# This Morning 'maternity special' today



## IloveWesties (Aug 15, 2014)

Has anyone else struggling to conceive caught some of This Morning today? I can't quite believe the whole programme is devoted to pregnancy - with Holly broadcasting live from a maternity hospital - and there has been absolutely no mention of infertility. I would normally turn over with anything like this but I'm determined to see it through to the end just to see if they do mention anything. If they don't I'm going to write in as I think it's not very balanced broadcasting and as a national programme with high viewing figures (and many women watching who suffer with infertility) they have a responsibility to discuss the other side. It's not easy for everyone! Rant over x


----------



## Erin4 (Feb 9, 2014)

Hi ILoveWesties,

Even though I have now been successful, infertility has left it's scars and I couldn't watch the programme to the end. I am very impressed with your determination to watch it to the end! Did they ever mention infertility? I also found it quite upsetting that they were painting the maternity unit as the happiest place to be! I spent 3 weeks in hospital from 27 weeks in tears, panicking my twins would make it. And didn't get to see my girls for hours, wasn't able to hold them for days, and didn't take them home for months.

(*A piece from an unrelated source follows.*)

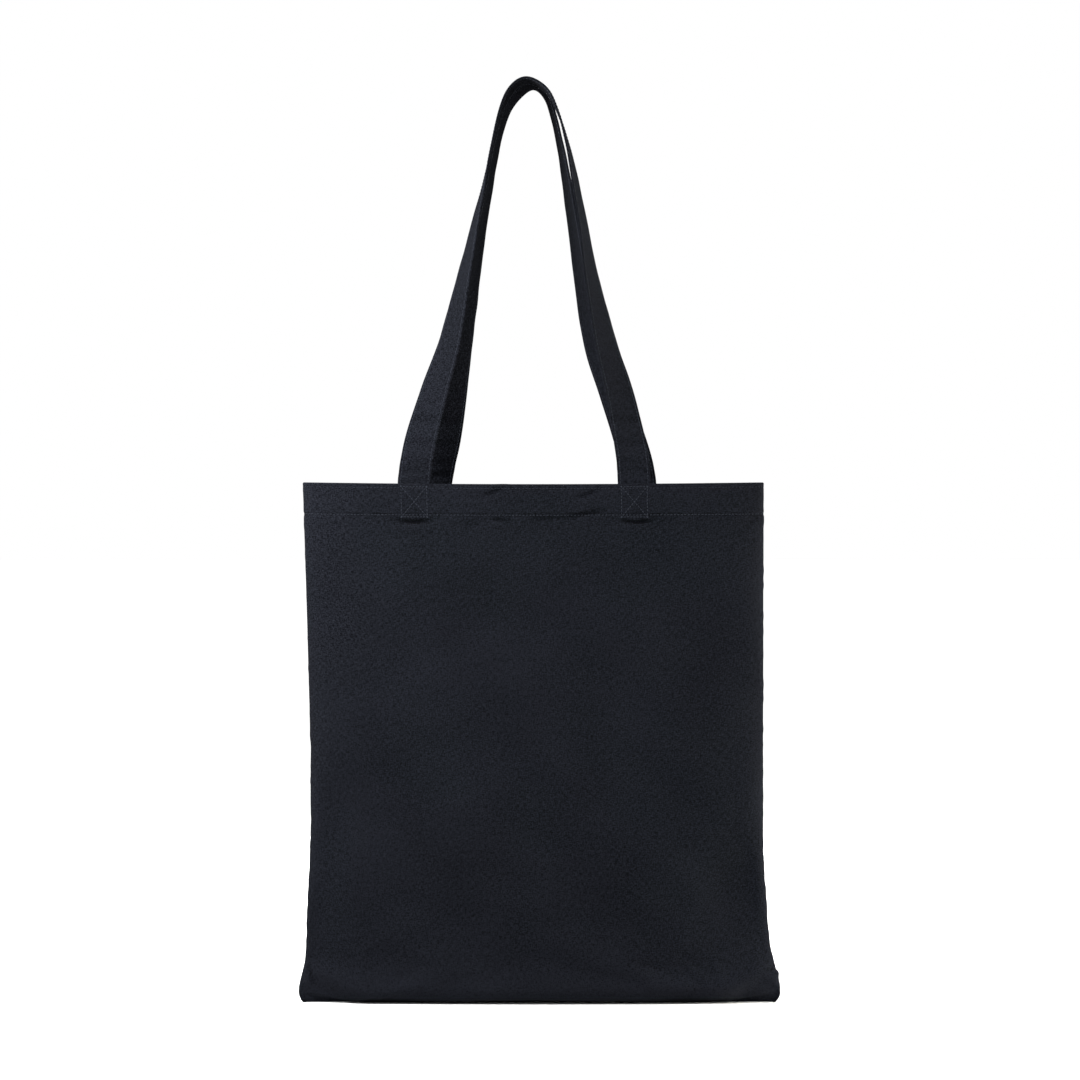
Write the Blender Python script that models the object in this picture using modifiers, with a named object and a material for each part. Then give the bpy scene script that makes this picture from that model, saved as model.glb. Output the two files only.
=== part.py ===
"""A flat canvas shopper: two sewn panels with turned hems and two long self-fabric handles.

Metres, +Z up.  The bag stands on its base with the origin under its middle, the front
panel faces -Y, and each handle turns about its own line along the rim of the mouth.
"""
import math

import bmesh
import bpy
from mathutils import Vector

# ---- Driving dimensions ------------------------------------------------------------------
MM = 0.001

BODY_HEIGHT = 411 * MM          # floor to the rim, at the side seams
RIM_DIP = 1.5 * MM              # how much lower the rim hangs halfway along
HALF_WIDTH_LEFT = 181.2 * MM    # plumb line through the middle to each side seam, at the waist
HALF_WIDTH_RIGHT = 177.3 * MM
RIM_FLARE_LEFT = 6.0 * MM       # the left seam leans out again above the waist
FLARE_START = 200 * MM
FLARE_POWER = 1.4
EAR_LEFT = 12.0 * MM            # how far each lower corner pokes out past the waist
EAR_RIGHT = 16.5 * MM
EAR_FADE = 32 * MM              # height over which that dies away
EAR_RADIUS = 7 * MM             # rounding of the corner itself

BASE_HALF_DEPTH = 14 * MM       # flat part of the base, on each side of the bottom seam
BASE_ROUND = 11 * MM            # radius between the base and the upright wall
WAIST_HALF_DEPTH = 28 * MM      # fullest part of the body
WAIST_HEIGHT = 130 * MM
RIM_HALF_DEPTH = 21 * MM        # the mouth stands slightly open
TAPER_BEYOND = 80 * MM          # the body is still narrowing at the rim: it would stop here above
PLAN_POWER = 3.0                # 2 is an ellipse, more is flatter faces and tighter sides
PINCH_START = 0.7               # share of the half width where the base starts to pinch shut

CLOTH = 0.7 * MM                # one ply of canvas
CLEAR = 0.3 * MM                # gap kept between pieces that touch
PLY_GAP = 0.5 * MM              # gap inside the turned hem
HEM_DEPTH = 25 * MM

STRAP_WIDTH = 26 * MM
STRAP_THICK = 2.0 * MM
STRAP_EDGE = 0.5 * MM           # bevel of the strap's folded edges
STRAP_TAIL = 31 * MM            # length of strap sewn down inside the hem
STRAP_START = 0.4 * MM          # the free strap starts this far above the rim
PIVOT_DEPTH = 20.4 * MM         # the line a handle folds over, from the middle plane
TWIST_HEIGHT = 290 * MM         # height over which the strap turns from flat-on to edge-on
TWIST_POWER = 1.6
PEAK_CLEAR = 0.4 * MM           # each strap keeps this far from the middle plane at the top

THREAD = 0.4 * MM               # thickness and width of a stitched line
THREAD_WIDTH = 0.6 * MM
HEM_STITCH_DROP = 24 * MM       # below the rim
RIM_STITCH_DROP = 2.5 * MM
STITCH_INSET = 2.2 * MM         # from the strap's edge to its topstitching
CROSS_SIZE = 21 * MM            # width of the crossed box that holds a strap
CROSS_TOP_DROP = 1.2 * MM
CROSS_DEPTH = 27.5 * MM
CROSS_TIP = 1.6 * THREAD_WIDTH  # how far the box's four windows stay back from their corners
THREAD_END = math.radians(12)   # the sewn lines stop this far short of the side seams

SEAM_WIDTH = 10 * MM            # overlocked seam allowance inside the bag
SEAM_THICK = 1.6 * MM
SEAM_CORNER = 20 * MM           # the allowances stop this far short of the lower corners
SEAM_HEM_GAP = 2 * MM           # and this far below the turned hem
SEAM_LIFT = 2.0 * MM            # rise of the bottom allowance where the base pinches shut

PANEL_COLUMNS = 26
FLAT_ROWS = 3
BEND_ROWS = 4
WALL_ROWS = 12
FOLD_ROWS = 4
SEAM_STEPS = 16
STRAP_STATIONS = 64
ROUTE_STEPS = 12                # fine steps between two points of a route
WELD = 0.01 * MM
SHARP = math.radians(40)

# Route of each handle's centre line, left to right: x, and height above the rim.
FRONT_ROUTE_MM = [
    (-98.4, 0), (-96.2, 17), (-92.4, 36), (-82.5, 71), (-70.5, 110), (-59.6, 162), (-48.9, 217),
    (-37.6, 266), (-30.5, 293), (-22.5, 310), (-10.5, 316), (2.5, 310), (11.5, 296), (21.0, 266),
    (31.4, 217), (40.7, 162), (52.0, 110), (62.6, 71), (70.2, 36), (73.4, 17), (74.6, 0),
]
BACK_ROUTE_MM = [
    (-82.5, 0), (-79.3, 17), (-74.8, 36), (-68.7, 71), (-62.3, 110), (-53.0, 162), (-42.8, 217),
    (-33.8, 266), (-26.0, 293), (-15.5, 310), (-3.0, 316), (4.5, 306), (9.5, 291), (16.5, 266),
    (24.6, 217), (33.4, 162), (44.4, 110), (59.0, 71), (71.2, 36), (76.9, 17), (80.1, 0),
]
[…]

Did the programme get any better?

I wish you all the luck in the world for your next cycle.
X


----------



## IloveWesties (Aug 15, 2014)

Thank you for posting honey, I'm glad I wasn't the only one to feel that way. No mention at all 👎🏻 

I'm sorry to hear of your experience in maternity unit but I'm so glad everything worked out for you.

Thanks for the good luck wishes x


----------